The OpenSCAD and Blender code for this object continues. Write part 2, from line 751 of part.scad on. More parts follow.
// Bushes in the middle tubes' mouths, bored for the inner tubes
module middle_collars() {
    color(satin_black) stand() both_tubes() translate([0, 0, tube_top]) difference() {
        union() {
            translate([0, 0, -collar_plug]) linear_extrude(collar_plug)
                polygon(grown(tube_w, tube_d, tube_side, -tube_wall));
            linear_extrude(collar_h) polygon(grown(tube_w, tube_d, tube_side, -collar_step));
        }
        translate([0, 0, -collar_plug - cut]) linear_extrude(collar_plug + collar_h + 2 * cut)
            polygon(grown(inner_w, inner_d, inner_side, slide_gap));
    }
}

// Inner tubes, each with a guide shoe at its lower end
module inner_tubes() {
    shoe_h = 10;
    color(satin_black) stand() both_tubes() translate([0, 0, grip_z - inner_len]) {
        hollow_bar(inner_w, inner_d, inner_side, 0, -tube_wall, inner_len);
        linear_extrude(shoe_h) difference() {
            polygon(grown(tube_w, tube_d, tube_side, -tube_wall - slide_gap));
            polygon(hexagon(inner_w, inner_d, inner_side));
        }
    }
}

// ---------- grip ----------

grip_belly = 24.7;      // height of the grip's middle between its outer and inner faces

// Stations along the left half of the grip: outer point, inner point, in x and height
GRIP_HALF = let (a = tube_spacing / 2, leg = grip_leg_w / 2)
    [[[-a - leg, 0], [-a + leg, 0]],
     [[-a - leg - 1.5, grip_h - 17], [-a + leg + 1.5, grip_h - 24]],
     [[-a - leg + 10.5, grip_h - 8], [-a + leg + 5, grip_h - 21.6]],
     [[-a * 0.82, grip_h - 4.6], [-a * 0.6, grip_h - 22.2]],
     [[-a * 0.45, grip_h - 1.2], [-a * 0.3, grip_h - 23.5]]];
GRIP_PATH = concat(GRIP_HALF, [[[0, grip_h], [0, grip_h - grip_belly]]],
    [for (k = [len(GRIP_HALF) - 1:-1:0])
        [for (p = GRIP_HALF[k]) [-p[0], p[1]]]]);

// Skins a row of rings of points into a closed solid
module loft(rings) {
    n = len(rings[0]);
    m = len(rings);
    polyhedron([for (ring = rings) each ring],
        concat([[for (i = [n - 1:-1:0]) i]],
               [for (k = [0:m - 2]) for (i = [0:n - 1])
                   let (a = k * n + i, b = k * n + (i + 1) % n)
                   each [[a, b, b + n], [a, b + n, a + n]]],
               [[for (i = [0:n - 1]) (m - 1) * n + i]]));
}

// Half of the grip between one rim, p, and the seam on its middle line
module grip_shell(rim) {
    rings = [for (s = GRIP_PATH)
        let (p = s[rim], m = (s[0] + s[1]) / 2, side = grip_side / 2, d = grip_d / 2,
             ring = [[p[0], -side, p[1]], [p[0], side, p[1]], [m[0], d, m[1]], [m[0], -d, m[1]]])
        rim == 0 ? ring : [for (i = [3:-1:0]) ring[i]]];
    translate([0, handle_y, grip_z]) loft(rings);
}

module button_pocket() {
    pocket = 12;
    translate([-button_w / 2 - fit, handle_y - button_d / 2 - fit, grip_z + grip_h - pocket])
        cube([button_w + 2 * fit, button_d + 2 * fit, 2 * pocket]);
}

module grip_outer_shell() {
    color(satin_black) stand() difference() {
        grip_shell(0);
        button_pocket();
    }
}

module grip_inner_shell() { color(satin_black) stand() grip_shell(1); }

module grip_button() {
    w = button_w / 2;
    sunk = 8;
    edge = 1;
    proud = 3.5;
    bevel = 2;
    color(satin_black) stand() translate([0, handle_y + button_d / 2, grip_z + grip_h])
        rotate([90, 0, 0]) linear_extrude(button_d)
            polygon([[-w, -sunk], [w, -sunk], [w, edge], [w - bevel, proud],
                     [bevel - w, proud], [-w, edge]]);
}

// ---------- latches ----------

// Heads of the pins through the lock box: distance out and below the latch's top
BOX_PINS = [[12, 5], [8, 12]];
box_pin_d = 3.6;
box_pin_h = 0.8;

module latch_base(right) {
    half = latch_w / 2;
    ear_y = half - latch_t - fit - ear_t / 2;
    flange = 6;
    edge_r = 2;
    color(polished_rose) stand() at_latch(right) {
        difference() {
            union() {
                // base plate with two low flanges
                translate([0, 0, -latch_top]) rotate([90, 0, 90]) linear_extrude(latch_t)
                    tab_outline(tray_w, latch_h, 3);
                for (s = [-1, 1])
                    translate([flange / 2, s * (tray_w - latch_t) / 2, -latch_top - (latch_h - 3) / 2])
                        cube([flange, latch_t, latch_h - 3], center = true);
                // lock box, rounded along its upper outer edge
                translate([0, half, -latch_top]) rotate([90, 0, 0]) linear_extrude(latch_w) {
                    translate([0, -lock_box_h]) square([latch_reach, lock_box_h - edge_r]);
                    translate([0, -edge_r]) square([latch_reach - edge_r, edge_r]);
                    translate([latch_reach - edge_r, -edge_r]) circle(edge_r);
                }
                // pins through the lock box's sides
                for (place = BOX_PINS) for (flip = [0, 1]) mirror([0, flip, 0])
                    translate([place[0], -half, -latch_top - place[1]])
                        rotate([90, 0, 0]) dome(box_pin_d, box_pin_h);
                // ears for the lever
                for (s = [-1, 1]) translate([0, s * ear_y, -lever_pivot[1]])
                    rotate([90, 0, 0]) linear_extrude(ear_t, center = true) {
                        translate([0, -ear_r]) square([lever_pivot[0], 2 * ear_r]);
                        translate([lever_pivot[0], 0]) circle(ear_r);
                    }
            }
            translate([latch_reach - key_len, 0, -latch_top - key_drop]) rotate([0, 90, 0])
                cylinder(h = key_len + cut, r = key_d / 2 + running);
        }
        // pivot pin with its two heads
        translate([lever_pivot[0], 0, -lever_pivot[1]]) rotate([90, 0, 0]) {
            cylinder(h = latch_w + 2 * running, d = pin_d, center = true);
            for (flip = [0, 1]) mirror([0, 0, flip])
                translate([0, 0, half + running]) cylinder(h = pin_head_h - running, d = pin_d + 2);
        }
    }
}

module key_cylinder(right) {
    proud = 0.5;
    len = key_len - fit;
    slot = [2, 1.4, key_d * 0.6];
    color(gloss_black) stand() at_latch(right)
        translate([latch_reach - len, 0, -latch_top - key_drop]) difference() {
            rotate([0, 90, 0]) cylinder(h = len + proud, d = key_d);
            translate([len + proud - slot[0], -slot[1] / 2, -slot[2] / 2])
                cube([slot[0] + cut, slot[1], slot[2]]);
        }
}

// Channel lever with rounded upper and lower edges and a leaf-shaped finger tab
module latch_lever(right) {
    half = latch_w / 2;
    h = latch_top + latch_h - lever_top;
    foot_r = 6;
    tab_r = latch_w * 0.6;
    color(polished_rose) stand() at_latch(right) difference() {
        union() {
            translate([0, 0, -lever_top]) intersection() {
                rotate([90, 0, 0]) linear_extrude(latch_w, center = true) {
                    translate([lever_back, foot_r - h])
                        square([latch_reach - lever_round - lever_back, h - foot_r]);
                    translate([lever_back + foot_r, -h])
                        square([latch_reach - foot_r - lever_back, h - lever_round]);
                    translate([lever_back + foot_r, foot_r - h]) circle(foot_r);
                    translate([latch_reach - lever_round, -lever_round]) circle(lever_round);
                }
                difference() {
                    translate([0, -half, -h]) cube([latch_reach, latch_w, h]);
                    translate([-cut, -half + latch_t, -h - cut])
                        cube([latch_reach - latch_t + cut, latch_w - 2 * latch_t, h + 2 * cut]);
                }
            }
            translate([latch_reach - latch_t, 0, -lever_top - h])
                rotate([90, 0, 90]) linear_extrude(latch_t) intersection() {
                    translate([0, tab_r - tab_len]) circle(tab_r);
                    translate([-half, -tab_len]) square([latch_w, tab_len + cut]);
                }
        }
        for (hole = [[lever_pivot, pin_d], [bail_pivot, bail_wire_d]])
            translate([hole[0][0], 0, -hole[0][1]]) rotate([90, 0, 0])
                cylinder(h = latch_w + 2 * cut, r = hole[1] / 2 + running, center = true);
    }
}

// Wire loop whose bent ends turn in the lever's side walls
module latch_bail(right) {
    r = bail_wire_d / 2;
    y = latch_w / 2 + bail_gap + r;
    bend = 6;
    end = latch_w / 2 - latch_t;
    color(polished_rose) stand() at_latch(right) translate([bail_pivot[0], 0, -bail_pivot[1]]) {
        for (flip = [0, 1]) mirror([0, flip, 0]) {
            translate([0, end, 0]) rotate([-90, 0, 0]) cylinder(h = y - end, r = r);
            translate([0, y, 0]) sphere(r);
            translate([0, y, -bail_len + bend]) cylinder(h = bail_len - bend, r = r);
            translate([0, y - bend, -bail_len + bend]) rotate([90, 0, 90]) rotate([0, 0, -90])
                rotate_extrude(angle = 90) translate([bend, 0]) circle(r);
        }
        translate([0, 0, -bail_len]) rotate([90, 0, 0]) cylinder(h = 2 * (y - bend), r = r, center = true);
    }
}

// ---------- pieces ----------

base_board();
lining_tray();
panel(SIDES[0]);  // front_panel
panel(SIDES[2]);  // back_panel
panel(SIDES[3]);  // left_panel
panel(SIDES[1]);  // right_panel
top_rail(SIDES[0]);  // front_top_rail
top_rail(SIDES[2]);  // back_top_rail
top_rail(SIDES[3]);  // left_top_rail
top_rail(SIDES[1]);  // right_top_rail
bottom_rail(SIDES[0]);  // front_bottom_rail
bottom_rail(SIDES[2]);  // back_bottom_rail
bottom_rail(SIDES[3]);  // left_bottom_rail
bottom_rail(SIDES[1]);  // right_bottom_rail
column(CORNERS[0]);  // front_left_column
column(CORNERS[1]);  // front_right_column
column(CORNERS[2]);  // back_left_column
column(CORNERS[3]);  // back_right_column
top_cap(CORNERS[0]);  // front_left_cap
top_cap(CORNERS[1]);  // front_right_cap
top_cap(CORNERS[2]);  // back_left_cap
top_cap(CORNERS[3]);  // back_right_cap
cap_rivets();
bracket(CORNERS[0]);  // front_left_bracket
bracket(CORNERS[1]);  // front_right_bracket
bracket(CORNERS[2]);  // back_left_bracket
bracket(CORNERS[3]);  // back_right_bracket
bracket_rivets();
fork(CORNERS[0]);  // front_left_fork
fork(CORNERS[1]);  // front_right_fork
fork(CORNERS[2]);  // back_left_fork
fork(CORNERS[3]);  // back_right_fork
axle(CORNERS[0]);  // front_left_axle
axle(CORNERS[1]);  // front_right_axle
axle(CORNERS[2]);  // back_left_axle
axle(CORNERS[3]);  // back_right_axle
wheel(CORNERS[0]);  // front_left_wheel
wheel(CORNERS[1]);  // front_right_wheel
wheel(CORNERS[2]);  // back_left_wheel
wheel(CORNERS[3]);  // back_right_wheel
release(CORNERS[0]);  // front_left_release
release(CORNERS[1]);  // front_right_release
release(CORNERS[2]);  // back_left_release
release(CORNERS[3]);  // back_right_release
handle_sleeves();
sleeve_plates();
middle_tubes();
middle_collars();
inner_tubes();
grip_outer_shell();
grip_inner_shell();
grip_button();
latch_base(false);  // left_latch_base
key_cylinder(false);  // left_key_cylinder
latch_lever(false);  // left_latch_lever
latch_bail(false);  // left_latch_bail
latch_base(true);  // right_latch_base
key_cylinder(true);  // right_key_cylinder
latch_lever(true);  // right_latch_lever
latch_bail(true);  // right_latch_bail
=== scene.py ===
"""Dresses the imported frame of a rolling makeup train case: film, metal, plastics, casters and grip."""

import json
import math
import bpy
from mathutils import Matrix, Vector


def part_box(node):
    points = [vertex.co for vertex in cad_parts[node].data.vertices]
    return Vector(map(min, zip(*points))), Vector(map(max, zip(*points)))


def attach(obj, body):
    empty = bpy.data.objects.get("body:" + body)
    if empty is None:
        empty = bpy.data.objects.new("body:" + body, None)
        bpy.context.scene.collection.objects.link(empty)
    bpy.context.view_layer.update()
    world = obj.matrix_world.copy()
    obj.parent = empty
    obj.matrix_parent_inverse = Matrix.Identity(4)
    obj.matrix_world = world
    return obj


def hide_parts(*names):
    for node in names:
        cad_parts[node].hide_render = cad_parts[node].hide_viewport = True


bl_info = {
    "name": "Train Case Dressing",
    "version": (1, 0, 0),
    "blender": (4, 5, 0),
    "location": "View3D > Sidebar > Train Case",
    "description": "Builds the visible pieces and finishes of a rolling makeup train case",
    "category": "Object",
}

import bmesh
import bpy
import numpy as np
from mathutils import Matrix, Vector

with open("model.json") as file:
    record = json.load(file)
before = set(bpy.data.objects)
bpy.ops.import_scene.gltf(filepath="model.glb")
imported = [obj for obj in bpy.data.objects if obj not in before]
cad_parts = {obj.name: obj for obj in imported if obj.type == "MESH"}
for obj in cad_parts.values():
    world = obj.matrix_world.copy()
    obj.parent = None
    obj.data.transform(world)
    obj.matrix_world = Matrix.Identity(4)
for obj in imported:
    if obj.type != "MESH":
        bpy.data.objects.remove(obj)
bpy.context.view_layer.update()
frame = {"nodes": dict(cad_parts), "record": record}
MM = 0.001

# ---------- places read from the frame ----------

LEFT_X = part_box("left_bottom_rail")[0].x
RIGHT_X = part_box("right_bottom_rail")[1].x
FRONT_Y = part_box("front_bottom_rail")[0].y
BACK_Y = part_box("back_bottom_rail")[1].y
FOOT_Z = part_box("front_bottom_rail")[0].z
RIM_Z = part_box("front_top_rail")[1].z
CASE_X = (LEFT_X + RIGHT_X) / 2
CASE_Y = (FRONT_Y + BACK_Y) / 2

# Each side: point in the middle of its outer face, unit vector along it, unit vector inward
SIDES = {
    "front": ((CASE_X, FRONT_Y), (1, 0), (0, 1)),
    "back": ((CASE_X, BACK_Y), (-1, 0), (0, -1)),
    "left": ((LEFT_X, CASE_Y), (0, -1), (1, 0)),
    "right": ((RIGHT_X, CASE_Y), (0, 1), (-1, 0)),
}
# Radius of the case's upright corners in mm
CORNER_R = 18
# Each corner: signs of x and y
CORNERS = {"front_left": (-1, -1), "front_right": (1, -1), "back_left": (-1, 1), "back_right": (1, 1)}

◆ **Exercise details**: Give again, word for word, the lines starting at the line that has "grip_outer_shell();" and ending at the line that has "obj.matrix_parent_inverse = Matrix.Identity(4)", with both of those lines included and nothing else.

◆ **Full answer**:
grip_outer_shell();
grip_inner_shell();
grip_button();
latch_base(false);  // left_latch_base
key_cylinder(false);  // left_key_cylinder
latch_lever(false);  // left_latch_lever
latch_bail(false);  // left_latch_bail
latch_base(true);  // right_latch_base
key_cylinder(true);  // right_key_cylinder
latch_lever(true);  // right_latch_lever
latch_bail(true);  // right_latch_bail
=== scene.py ===
"""Dresses the imported frame of a rolling makeup train case: film, metal, plastics, casters and grip."""

import json
import math
import bpy
from mathutils import Matrix, Vector


def part_box(node):
    points = [vertex.co for vertex in cad_parts[node].data.vertices]
    return Vector(map(min, zip(*points))), Vector(map(max, zip(*points)))


def attach(obj, body):
    empty = bpy.data.objects.get("body:" + body)
    if empty is None:
        empty = bpy.data.objects.new("body:" + body, None)
        bpy.context.scene.collection.objects.link(empty)
    bpy.context.view_layer.update()
    world = obj.matrix_world.copy()
    obj.parent = empty
    obj.matrix_parent_inverse = Matrix.Identity(4)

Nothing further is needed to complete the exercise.